Maverick City Councilmember Diane Woolley is beating a retreat from the harsh spotlight of public officialdom.
She will not run for reelection for a third City Council term.
Well known for her brash independence, Woolley often has voted with the liberal/progressive block on social issues – she is a self-described civil-rights activist – and with the moderates on fiscal and tax matters.
She says she’ll be happy to see folks on the street now and be able to say hello without the constant tug at her to bring this or that matter to the council.
“It’s a cloud that hovers over you,” she said.

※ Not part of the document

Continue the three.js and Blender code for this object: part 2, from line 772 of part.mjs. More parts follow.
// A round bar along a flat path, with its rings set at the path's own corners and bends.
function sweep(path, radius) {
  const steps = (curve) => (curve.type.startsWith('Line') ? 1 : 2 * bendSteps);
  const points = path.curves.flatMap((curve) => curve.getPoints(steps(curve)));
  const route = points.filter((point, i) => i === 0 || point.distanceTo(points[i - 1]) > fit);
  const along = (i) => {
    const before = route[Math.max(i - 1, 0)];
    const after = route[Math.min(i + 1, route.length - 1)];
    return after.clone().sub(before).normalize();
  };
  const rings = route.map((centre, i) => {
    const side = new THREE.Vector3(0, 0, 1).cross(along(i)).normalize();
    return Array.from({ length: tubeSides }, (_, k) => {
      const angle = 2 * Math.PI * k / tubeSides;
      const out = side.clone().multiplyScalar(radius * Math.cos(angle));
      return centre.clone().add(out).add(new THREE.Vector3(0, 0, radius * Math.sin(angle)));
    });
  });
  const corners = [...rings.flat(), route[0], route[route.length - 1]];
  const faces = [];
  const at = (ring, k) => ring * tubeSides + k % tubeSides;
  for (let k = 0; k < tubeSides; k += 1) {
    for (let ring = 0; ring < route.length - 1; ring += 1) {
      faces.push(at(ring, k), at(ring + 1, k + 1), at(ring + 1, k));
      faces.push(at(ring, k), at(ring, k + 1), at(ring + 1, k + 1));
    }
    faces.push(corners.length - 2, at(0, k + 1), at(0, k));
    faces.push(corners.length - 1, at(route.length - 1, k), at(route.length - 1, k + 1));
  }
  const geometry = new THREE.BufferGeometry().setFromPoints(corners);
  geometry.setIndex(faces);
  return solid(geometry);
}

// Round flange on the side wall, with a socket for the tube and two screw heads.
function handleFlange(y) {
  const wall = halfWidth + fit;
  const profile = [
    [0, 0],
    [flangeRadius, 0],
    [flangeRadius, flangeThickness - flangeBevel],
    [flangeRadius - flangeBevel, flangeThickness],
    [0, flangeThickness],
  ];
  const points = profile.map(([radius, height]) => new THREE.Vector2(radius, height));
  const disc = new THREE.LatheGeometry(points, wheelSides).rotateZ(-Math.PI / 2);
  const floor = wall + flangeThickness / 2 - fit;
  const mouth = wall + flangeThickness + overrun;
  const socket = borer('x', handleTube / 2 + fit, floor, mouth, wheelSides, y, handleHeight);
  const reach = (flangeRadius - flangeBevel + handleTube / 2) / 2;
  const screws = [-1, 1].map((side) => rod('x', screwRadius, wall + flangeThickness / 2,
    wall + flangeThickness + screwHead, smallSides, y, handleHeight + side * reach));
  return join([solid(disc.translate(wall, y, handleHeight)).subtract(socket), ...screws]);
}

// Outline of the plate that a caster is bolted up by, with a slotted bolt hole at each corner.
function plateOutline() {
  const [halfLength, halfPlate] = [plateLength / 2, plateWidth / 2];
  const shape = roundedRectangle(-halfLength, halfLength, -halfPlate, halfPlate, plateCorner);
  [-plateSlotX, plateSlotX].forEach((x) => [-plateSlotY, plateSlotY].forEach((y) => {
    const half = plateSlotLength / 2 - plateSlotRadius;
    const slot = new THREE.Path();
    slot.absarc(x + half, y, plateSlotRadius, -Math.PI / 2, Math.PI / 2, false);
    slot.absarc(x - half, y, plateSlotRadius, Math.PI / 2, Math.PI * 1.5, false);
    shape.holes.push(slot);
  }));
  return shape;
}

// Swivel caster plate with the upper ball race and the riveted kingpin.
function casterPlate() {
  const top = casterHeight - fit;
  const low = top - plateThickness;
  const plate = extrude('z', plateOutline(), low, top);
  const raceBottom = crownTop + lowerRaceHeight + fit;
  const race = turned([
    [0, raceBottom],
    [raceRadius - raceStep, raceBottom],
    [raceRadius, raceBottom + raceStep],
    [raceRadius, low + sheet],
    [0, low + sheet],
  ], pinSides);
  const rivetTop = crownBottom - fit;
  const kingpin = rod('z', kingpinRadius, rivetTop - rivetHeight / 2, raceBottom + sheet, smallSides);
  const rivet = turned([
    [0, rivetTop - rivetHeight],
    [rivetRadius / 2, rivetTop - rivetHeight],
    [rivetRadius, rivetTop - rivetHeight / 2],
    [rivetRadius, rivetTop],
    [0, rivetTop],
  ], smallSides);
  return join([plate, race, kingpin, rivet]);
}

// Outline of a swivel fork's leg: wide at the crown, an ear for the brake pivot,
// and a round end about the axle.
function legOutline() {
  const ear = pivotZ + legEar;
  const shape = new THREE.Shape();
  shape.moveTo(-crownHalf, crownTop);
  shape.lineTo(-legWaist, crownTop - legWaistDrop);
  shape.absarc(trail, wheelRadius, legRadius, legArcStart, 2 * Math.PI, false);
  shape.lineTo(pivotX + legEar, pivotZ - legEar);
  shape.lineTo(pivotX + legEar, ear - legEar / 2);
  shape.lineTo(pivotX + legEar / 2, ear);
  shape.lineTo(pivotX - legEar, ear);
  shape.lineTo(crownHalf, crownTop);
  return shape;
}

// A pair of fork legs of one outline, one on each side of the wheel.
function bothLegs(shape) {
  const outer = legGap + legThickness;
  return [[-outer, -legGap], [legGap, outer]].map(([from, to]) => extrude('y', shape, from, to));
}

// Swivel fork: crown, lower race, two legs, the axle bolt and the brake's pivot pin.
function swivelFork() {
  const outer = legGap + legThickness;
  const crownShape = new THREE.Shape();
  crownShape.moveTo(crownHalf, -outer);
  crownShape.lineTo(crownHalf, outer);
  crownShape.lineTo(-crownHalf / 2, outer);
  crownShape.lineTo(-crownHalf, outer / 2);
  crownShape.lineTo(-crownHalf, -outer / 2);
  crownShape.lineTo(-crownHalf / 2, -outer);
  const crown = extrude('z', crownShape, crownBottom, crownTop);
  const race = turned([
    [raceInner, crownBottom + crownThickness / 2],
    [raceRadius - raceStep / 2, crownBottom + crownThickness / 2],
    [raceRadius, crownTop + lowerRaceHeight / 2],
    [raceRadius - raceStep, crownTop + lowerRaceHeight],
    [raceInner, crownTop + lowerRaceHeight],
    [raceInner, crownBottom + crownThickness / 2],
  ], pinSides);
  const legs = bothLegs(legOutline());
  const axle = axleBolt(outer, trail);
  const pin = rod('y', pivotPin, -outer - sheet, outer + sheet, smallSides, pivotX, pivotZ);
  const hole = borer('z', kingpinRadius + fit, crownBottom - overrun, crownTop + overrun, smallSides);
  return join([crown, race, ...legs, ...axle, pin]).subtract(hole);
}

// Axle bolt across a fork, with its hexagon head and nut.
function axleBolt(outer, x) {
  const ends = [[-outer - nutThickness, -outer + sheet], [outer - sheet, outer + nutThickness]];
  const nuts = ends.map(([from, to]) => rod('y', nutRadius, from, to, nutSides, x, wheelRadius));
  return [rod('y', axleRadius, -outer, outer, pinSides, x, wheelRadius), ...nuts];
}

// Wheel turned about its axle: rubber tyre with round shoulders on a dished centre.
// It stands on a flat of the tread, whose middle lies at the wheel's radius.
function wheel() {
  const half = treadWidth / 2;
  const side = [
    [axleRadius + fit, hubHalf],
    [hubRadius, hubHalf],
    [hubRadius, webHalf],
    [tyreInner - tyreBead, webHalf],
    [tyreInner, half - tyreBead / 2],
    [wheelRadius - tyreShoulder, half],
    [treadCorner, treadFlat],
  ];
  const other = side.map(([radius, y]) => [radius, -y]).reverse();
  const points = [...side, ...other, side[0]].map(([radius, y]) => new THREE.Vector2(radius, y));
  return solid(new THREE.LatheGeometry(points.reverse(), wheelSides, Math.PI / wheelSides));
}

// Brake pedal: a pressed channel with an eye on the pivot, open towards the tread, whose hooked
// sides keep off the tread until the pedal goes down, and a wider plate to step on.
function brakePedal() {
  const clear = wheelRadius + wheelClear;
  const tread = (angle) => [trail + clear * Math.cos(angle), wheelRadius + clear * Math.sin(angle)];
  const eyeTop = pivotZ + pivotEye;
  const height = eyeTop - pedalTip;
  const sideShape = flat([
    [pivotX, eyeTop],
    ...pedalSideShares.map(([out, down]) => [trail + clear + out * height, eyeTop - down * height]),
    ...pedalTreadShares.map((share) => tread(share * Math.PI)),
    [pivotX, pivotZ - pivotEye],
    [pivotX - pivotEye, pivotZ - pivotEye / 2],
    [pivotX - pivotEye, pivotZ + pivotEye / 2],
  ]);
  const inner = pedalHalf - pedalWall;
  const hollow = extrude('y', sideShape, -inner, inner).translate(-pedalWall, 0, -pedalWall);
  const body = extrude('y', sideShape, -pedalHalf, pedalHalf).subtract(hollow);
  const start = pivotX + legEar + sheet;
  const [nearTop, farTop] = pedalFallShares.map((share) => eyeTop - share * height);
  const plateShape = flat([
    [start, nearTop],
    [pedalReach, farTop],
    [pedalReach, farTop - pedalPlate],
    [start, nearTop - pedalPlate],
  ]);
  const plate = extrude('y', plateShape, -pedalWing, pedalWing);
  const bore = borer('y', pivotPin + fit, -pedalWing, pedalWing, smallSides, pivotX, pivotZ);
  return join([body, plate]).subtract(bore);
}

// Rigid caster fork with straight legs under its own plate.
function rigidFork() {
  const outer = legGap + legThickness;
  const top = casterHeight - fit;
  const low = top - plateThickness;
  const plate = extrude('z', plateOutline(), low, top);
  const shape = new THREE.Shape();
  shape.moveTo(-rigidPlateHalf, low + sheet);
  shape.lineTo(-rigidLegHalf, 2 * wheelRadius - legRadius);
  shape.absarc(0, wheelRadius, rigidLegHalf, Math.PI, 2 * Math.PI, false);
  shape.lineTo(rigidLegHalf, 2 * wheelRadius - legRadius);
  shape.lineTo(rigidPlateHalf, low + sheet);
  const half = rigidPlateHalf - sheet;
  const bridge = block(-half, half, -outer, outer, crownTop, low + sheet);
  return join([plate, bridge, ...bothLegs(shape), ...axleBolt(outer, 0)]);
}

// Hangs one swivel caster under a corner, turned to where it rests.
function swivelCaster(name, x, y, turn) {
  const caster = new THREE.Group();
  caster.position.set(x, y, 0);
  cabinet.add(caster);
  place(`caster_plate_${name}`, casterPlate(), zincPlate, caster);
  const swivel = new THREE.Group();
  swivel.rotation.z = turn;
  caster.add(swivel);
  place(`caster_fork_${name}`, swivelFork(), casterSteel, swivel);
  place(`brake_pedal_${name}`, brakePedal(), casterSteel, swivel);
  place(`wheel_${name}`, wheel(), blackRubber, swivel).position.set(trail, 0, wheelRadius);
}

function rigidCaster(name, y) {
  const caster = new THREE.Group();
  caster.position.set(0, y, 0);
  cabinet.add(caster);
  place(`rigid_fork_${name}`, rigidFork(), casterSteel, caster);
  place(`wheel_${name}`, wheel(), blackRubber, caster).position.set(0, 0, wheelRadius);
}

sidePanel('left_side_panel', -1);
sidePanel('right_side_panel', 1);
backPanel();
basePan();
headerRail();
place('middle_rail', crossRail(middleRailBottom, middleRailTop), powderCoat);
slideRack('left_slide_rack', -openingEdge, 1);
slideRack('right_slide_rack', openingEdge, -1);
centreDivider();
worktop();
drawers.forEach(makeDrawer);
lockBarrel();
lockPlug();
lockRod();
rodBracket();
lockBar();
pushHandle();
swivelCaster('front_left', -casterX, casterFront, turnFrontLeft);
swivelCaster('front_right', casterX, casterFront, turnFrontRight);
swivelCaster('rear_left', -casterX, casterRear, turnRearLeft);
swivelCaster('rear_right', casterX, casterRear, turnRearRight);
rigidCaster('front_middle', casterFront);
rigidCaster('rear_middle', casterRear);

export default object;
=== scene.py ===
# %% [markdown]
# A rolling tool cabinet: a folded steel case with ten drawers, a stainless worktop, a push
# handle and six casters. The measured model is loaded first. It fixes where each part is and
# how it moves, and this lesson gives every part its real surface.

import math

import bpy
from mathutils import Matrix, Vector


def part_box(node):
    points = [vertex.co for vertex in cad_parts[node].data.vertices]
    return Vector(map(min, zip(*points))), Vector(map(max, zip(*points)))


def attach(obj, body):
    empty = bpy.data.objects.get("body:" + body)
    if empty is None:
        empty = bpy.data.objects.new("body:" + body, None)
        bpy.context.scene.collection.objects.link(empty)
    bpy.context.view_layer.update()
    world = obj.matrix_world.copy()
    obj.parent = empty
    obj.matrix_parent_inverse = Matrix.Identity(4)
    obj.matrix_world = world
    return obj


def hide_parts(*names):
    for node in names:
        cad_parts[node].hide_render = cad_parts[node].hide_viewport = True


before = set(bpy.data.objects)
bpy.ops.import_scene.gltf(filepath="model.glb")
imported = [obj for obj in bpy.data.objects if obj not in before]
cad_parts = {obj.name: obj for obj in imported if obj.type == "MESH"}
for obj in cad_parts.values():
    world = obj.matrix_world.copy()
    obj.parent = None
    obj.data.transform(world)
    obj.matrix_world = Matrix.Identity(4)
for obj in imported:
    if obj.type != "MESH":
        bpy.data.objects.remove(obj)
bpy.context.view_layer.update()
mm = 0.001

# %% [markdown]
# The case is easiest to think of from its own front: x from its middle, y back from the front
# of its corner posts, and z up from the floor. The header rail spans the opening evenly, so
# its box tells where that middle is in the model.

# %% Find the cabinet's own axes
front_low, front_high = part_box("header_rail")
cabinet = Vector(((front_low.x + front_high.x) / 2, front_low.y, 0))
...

She’s looking forward to a more relaxed life – perhaps writing and taking classes. And she’s looking back on her council years with some pride.

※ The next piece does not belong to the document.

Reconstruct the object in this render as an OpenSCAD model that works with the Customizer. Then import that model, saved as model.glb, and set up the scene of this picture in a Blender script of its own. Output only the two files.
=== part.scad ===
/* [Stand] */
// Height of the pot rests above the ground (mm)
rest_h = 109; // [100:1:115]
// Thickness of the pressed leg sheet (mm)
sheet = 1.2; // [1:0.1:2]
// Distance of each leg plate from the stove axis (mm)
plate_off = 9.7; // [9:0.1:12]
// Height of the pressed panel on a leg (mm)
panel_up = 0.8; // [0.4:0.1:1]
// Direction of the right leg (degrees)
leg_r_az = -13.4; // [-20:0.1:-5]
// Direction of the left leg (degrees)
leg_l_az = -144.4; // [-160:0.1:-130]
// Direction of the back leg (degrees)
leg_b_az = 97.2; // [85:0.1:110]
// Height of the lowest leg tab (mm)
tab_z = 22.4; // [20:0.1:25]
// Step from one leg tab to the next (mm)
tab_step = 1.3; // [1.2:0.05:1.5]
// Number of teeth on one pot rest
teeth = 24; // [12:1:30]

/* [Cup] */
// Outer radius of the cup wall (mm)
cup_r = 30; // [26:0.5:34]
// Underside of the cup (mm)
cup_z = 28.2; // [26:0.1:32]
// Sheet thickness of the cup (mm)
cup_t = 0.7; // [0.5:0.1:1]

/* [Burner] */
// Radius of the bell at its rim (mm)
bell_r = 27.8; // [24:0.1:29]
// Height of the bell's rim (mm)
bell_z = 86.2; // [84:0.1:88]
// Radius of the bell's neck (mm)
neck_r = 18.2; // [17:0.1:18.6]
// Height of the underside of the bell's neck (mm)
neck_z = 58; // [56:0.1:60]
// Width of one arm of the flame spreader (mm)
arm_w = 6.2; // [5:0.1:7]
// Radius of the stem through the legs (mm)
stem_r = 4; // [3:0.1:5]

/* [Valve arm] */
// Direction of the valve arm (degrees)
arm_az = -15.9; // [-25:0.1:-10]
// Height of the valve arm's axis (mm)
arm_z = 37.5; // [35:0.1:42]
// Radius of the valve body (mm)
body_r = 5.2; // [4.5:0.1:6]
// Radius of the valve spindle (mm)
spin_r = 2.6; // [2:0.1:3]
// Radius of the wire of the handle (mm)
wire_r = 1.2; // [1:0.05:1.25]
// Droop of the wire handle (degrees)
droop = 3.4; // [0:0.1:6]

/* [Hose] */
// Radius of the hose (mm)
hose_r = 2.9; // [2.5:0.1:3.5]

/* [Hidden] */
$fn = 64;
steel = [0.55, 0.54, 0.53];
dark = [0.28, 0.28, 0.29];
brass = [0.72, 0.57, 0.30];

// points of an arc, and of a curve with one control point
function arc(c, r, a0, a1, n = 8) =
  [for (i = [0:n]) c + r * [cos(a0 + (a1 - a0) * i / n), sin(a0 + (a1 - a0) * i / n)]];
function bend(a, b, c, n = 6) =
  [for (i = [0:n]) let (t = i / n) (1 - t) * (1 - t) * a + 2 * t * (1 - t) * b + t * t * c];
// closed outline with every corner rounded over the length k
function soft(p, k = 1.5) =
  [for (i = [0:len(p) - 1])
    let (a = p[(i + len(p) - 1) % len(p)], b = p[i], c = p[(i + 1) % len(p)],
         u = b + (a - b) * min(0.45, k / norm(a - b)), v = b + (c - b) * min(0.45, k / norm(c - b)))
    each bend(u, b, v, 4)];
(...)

“I saved the city $22 million on the pipeline,” she said, referring to the pipe system that was to be built for firefighting purposes. It was dropped after Woolley and others fought it, arguing it was an inappropriate way to spend Measure G bond funds and a less-than-optimal firefighting system.
Woolley’s also proud of her fight not to allow some Sea Scouts, a branch of the Boy Scouts, to have a free berth at the Marina, because of the Boy Scouts’ refusal to allow homosexuals into its ranks.
Another victory Woolley points to is her role in blocking a new hotel at the waterfront. She had argued that further commercialization of the Marina would hurt the environment and the ambiance.
Her experience in city government has not been jading. “To know that so many people would like to participate is heartening,” she said of the commissioners, particularly those who sit on the Planning Commission and the Zoning Board.
There is no good time to leave the job of councilmember, Woolley said. Once one job is done, there is always another to do.
“Still, nobody likes to leave something in the middle,” she said, adding, however, “At some point you realize you’ve learned what you can learn and you’ve done what you can do.”